Swarajyarakshak  Sambhaji is an Indian historical drama based on the life of warrior king Sambhaji. The series is directed by Vivek Deshpande and Kartik Rajaram Kendhe and is written by Pratap Gangavane. It is produced by Amol Kolhe, Vilas Sawant and Sonali Ghanashyam Rao under the banner of Jagadamb Creations.

Plot 
Sambhaji, son of Shivaji is a warrior who fights for Swarajya self rule and becomes a Maratha Chhatrapati. Sambhaji loses his mother at the age of two and grows up under the influence of his grandmother Jijabai. His battle for self-rule begins when he meets Mirza Raje and a nine-year-old. After escaping from Agra, he travels from Mathura to Raigad Fort, the Marathi capital, on his own. He is then married to Jivubai; per Maratha custom, she takes the name Yesubai.

Six or seven years later, Sambhaji becomes the prince of Swarajya. He proves himself an excellent general by defeating Kayum Khan's army in his first battle and is widely praised. Foreign powers take note of his intelligence and skills, which include writing four books in Sanskrit. After the birth of Rajaram I, family disputes begin to rise within the empire. Corrupt ministers led by Annaji Datto (who holds a grudge against Sambhaji, who has called him out for his corruption) rekindle Maharani Soyarabai's ambition to make her son Rajaram, the younger son of Shivaji, the next Chatrapati. Sambhaji's life is filled with accusations and insults. While Sambhaji is stationed at Shringarpur as the governor of Prabhanvalli, poet, warrior, and old acquaintance Kavi Kalash becomes his closest friend. Sambhaji handles the responsibility well and raises a new army of recruits in Shringarpur. When Shivaji sets out on his southern conquest, he sends Sambhaji into the Mughal camp of Diler Khan, faking a rebellion by Sambhaji. This keeps the Mughals away from Swarajya for two years, while Shivaji completes his Southern conquest. Soon after, Shivaji dies at Raigad.
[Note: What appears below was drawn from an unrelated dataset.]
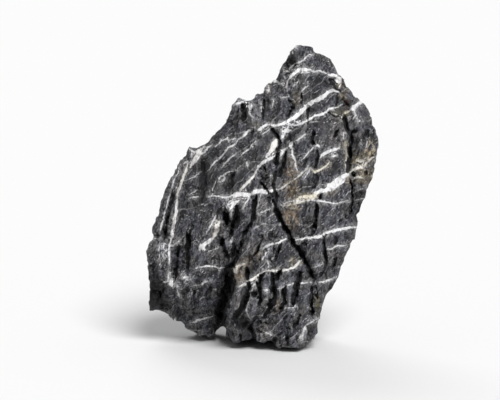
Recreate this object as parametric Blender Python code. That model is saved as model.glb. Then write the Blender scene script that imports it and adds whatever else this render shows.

After the death of Shivaji, Annaji Datto Sachiv and other key ministers, supported by Rajmata Soyarabai, conspire against Sambhaji to prevent his accession. They crown the 10-year-old Rajaram without informing Sambhaji of his father's demise. However, Hambirrao Mohite (the brother of Soyrabai and uncle of Rajaram), the commander-in-chief of the Maratha army supports Sambhaji. With his help, Sambhaji captures the conspirators and takes the control of Raigad Fort. He spends a few months reforming the administration of Swarajya. He solves the problems of poor people. Sambhaji then crowns himself second Chatrapati of the Maratha Empire. At his coronation, Sambhaji pardons all the conspirators and reinstates their posts in consideration of their contribution to the Swarajya.

Mughal Emperor Aurangzeb is bent on destroying the Swarajya. Sambhaji anticipates a Mughal invasion and deals a severe blow to the Mughal Empire by plundering the rich city of Burhanpur. The audacity and military genius of Sambhaji shocks even Aurangzeb. He decides to invade the Maratha Empire immediately. He is further enraged when one of his rebel sons, Akbar, joins hands with Sambhaji. Aurangzeb, hell bent on finishing the Maratha Kingdom invades the Swarajya with a massive army of 500,000 soldiers. Sambhaji has only 60,000-70,000 men at his disposal. An unequal clash begins. Aurangzeb tries to attack the Swarajya from all directions but a skilled Sambhaji and his generals foil all his attempts through the strategy of 'Ganimi kava' (Guirella Warfare). Aurangzeb joins hands with other enemies of the Maratha Empire such as the Siddis of Janjira, Portuguese of Goa and Chikkadevaraja of Mysore in order to Encircle the small Maratha Kingdom from all directions. 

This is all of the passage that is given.